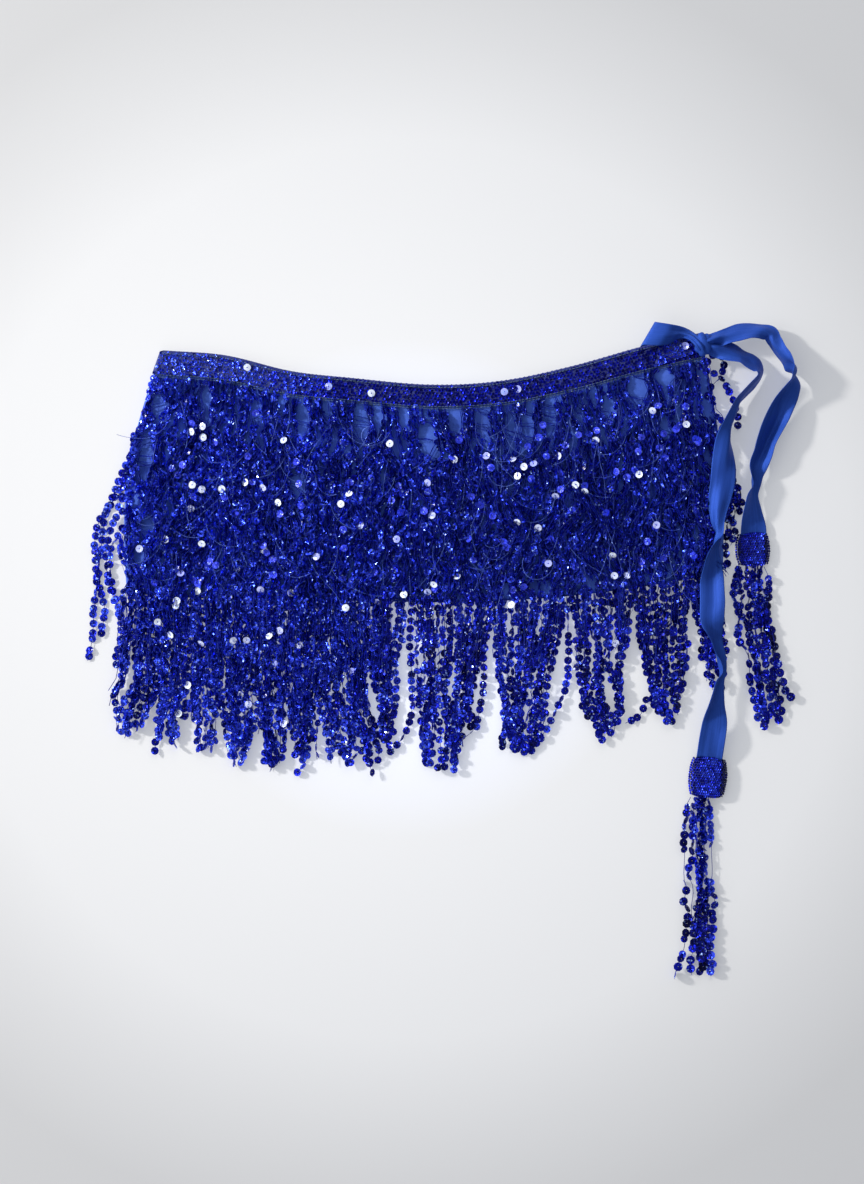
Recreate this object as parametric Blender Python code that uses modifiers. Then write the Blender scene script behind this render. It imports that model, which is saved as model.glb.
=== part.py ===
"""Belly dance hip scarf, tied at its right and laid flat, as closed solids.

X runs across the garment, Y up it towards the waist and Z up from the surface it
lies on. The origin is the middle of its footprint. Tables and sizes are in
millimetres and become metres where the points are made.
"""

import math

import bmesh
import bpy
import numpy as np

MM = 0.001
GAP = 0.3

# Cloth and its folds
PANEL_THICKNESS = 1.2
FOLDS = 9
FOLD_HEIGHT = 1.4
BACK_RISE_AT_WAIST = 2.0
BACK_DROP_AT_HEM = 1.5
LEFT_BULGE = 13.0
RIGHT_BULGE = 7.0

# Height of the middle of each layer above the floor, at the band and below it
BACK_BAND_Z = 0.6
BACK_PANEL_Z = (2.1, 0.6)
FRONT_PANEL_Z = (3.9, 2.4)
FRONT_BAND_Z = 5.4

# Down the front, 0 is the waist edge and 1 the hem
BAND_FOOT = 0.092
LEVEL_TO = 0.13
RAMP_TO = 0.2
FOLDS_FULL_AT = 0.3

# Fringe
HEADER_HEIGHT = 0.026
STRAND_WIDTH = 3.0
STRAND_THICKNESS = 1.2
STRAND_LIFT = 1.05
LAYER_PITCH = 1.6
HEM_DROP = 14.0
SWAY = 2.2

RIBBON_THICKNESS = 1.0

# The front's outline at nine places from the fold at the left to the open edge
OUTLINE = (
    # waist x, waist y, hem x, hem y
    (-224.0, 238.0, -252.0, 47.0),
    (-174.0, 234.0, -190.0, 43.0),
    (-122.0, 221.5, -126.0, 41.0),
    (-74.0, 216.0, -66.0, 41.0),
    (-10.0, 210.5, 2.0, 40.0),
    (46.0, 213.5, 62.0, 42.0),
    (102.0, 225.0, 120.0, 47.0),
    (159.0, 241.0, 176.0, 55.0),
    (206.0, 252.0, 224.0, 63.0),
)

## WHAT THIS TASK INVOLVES
Give every line of the material again, exactly as it reads.

## EXERCISE RESPONSE
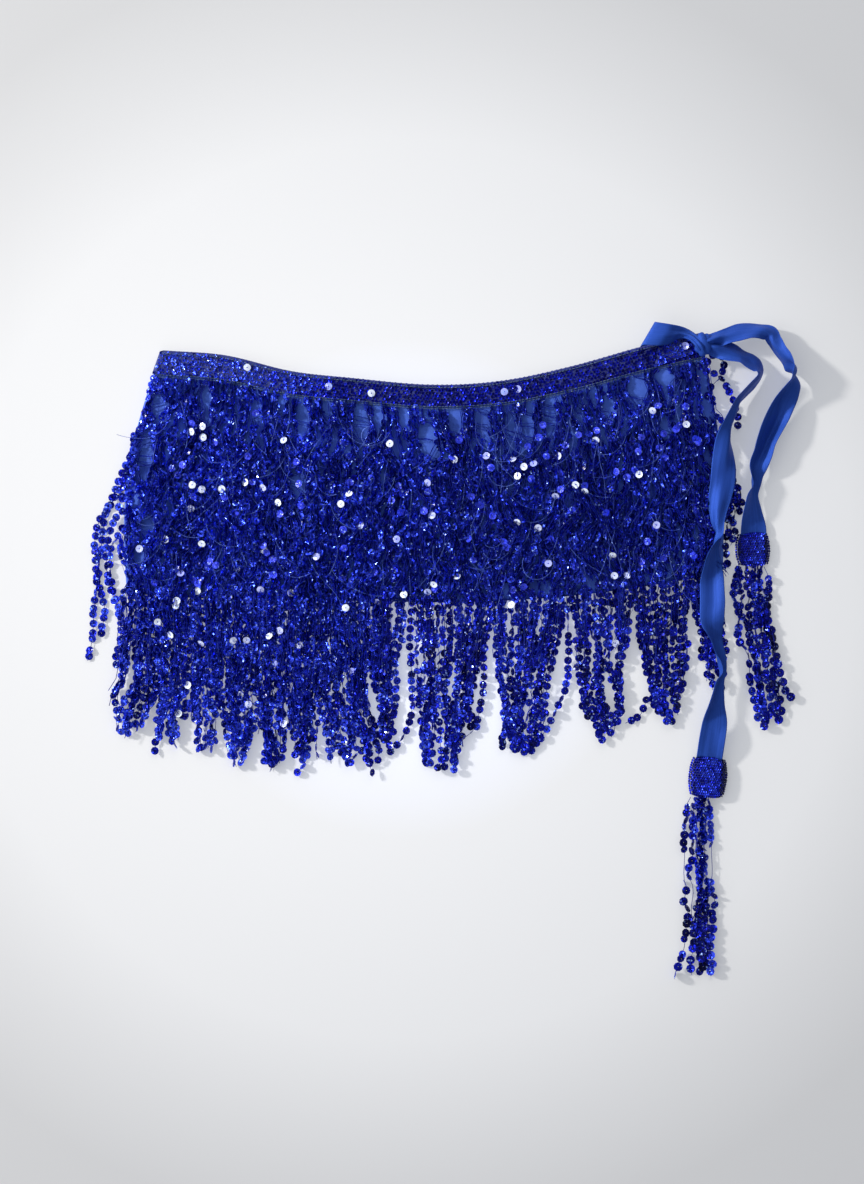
Recreate this object as parametric Blender Python code that uses modifiers. Then write the Blender scene script behind this render. It imports that model, which is saved as model.glb.
=== part.py ===
"""Belly dance hip scarf, tied at its right and laid flat, as closed solids.

X runs across the garment, Y up it towards the waist and Z up from the surface it
lies on. The origin is the middle of its footprint. Tables and sizes are in
millimetres and become metres where the points are made.
"""

import math

import bmesh
import bpy
import numpy as np

MM = 0.001
GAP = 0.3

# Cloth and its folds
PANEL_THICKNESS = 1.2
FOLDS = 9
FOLD_HEIGHT = 1.4
BACK_RISE_AT_WAIST = 2.0
BACK_DROP_AT_HEM = 1.5
LEFT_BULGE = 13.0
RIGHT_BULGE = 7.0

# Height of the middle of each layer above the floor, at the band and below it
BACK_BAND_Z = 0.6
BACK_PANEL_Z = (2.1, 0.6)
FRONT_PANEL_Z = (3.9, 2.4)
FRONT_BAND_Z = 5.4

# Down the front, 0 is the waist edge and 1 the hem
BAND_FOOT = 0.092
LEVEL_TO = 0.13
RAMP_TO = 0.2
FOLDS_FULL_AT = 0.3

# Fringe
HEADER_HEIGHT = 0.026
STRAND_WIDTH = 3.0
STRAND_THICKNESS = 1.2
STRAND_LIFT = 1.05
LAYER_PITCH = 1.6
HEM_DROP = 14.0
SWAY = 2.2

RIBBON_THICKNESS = 1.0

# The front's outline at nine places from the fold at the left to the open edge
OUTLINE = (
    # waist x, waist y, hem x, hem y
    (-224.0, 238.0, -252.0, 47.0),
    (-174.0, 234.0, -190.0, 43.0),
    (-122.0, 221.5, -126.0, 41.0),
    (-74.0, 216.0, -66.0, 41.0),
    (-10.0, 210.5, 2.0, 40.0),
    (46.0, 213.5, 62.0, 42.0),
    (102.0, 225.0, 120.0, 47.0),
    (159.0, 241.0, 176.0, 55.0),
    (206.0, 252.0, 224.0, 63.0),
)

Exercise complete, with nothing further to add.